Focused Differentiation Strategy

These strategies tend to get a little confusing in their naming, but stay with us! Focused Differentiation is the same as Differentiation, but you’re also doing it at a high price in the market.

When done well this strategy results in high profits but is the hardest to maintain, as competitors and ‘me too’ products start to appear at a cheaper price.

Focused Differentiation Strategy is good for:

  • Where a brand have a high quality perception
  • Where innovation teams are strong
  • Where the core product features are consistently ahead of competition

Focused Differentiation Strategy is bad for:

  • Companies that are not focused on the customer experience
  • Low margin businesses
  • Declining markets

Differentiation Focus Strategy

Another confusingly similar name, we know! This strategy has two aspects to it. The first is Differentiation, which is identical to Differentiation Strategy, in that you’re looking to stand out from the crowd with specific features, products, or services.
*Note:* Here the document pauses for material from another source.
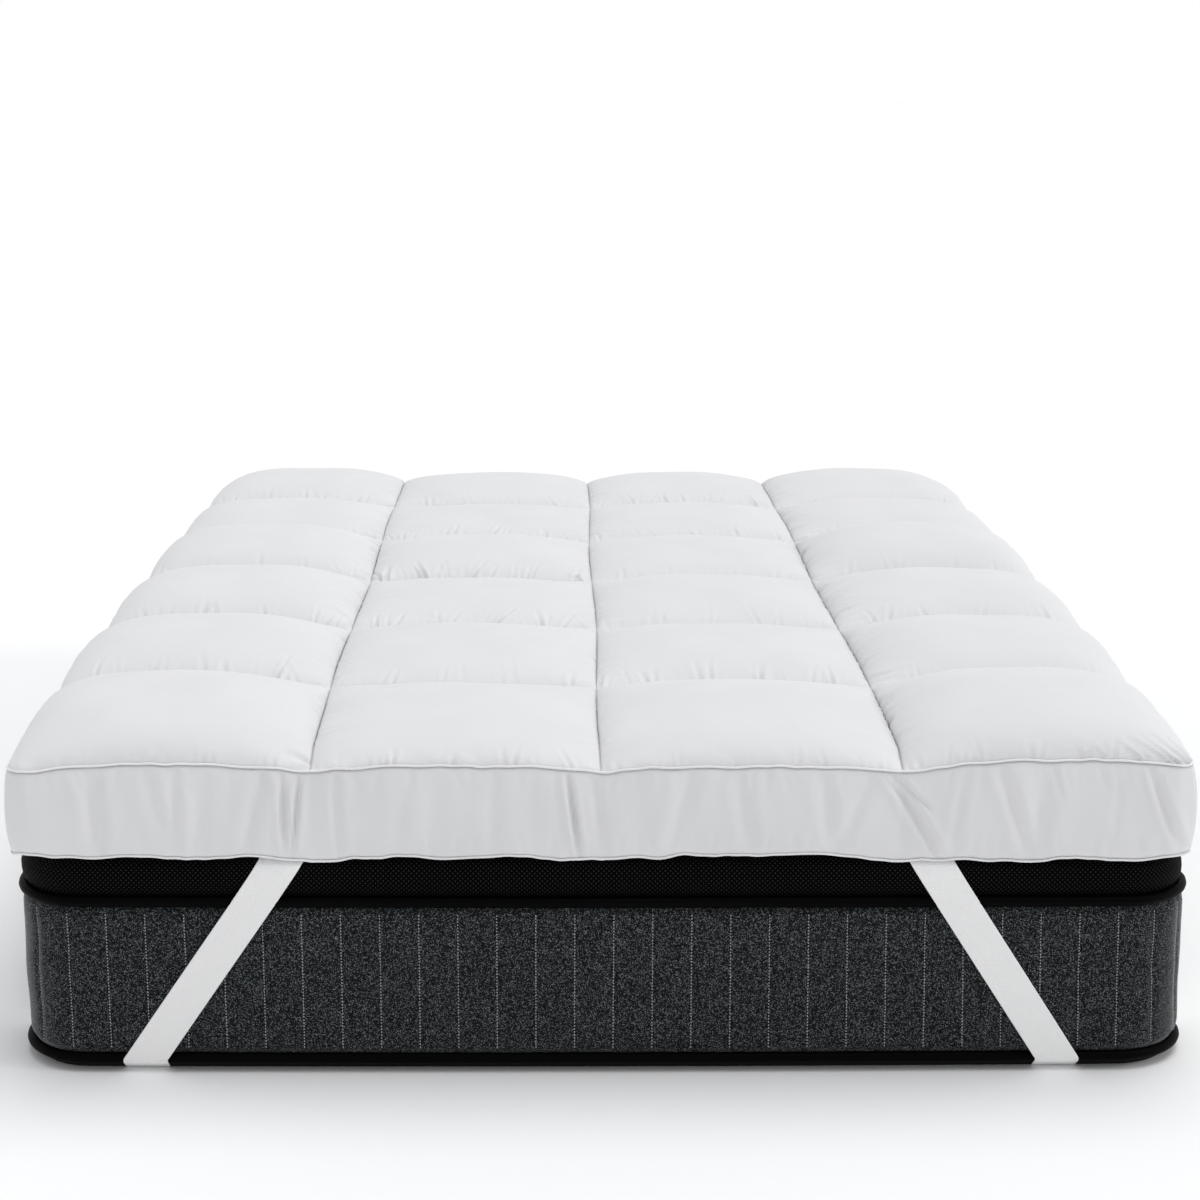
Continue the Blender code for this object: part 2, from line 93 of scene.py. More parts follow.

The second part is Focus, which highlights you’re targeting on a very niche marketplace. You’re looking to become leader in a particular niche market via the means of differentiation.

Differentiation Focus Strategy is good for:

  • Specialist or niche expert companies
  • Where businesses focus on understanding customers
  • Where generalist competitors are trying to enter your market

Differentiation Focus Strategy is bad for:

  • Markets that are too small
  • Highly competitive marketplaces
  • Businesses that cannot innovate

Differentiation Leadership Strategy

Finally comes Differentiation Leadership. This is similar to Differentiation Focus, but is where a business targets a large market or industry. It’s likely the most costly and difficult to maintain strategy.

Differentiation Leadership Strategy is good for:

  • A business that has a product or service that has a wide market appeal
  • Maturing markets or industries where some consolidation may occur
  • Companies that can invest in innovation

Differentiation Leadership Strategy is bad for:

  • Niche markets where products aren’t specialist enough
  • Declining markets

Summary

There’s a few here with similar names so let’s have a quick cheat-sheet recap…

Differentiation Strategy
A strategy where you’re differentiating yourself on features, products or services.

Focused Differentiation Strategy
A strategy where you're differentating yourself on features, products, or services and you're intending to command a high price.

Differentiation Focus Strategy
A strategy where you’re differentiating yourself on features, products or services and you’re targeting a very niche market.

Differentiation Leadership Strategy
A strategy where you’re differentiating yourself on features, products or services and you’re targeting a broad market.